HANK PHILLIPPI RYAN: Sue Grafton, for many reasons of course, including that she won't sell Kinsey Milhone to the movies. And Sara Paretsky. And how about Annette Bening? I dunno, she just seems kind of great to me. Got to have Rosa Parks. Tina Turner. Geraldine Ferraro. OH, definitely, Myra Kraft, who hung out with her husbands football team and showed them how to open their hearts.

ROSEMARY HARRIS
: What a coincidence...I just got a copy of Uppity Women of Medieval Times. And right now (okay..not RIGHT now) I'm reading Catherine the Great by Robert Massie. Now THAT was an Uppity Woman. Fourteen years old, journeys to Russia, meets the idiot bridegroom, assesses the situation, bides her time, takes a few lovers and husband conveniently dies so she becomes Empress of all the Russias.
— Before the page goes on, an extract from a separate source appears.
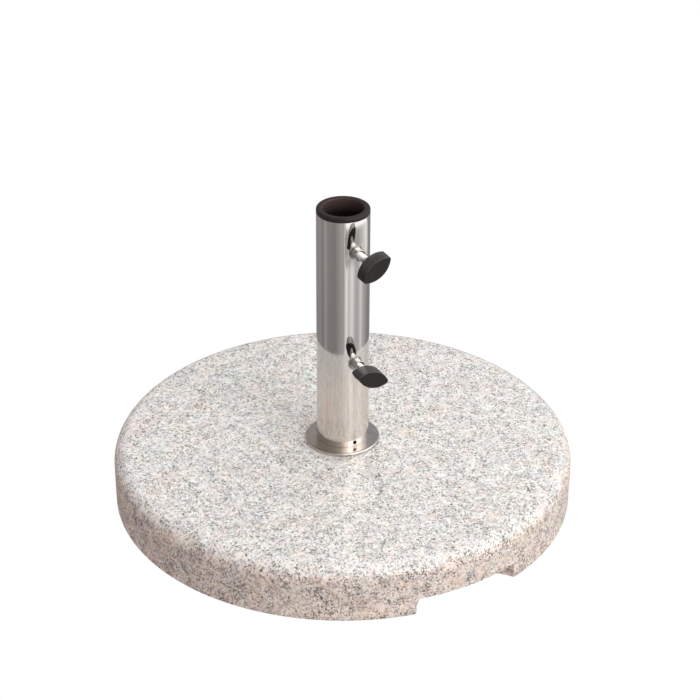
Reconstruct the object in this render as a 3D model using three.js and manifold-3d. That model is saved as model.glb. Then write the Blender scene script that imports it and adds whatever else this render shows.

Uppity.

More recently - and on a somewhat smaller scale - the first UW that leaps to mind is Kathryn Bigelow who won an Oscar for The Hurt Locker. That she beat her ex-husband for the honor must have been a nice little bonus.

LUCY BURDETTE: Gloria Steinem of course. Elinor Lipman (not only a wonderful novelist, but have you seen the poems she's writing on facebook?). Former Texas Governor Kay Richards. How about Sandra Day O'Connor, and Ruth Ginsberg and Sonya Sotomayer, and Elena Kagan--I think sitting on the Supreme Court (not to mention getting there) takes an enormous reserve of guts.

RHYS BOWEN: Did we leave out Hilary Clinton? Tina Fey? Margaret Thatcher? And one of the most assertive, but not uppity, was Mother Theresa. I saw a documentary in which she got everything she wanted in her calm, dignified manner, staring down men twice her size.

HALLIE: So, Jungle Red Readers, let's hear it -- your nominations to the Contemporary Uppity Women's Hall of Fame?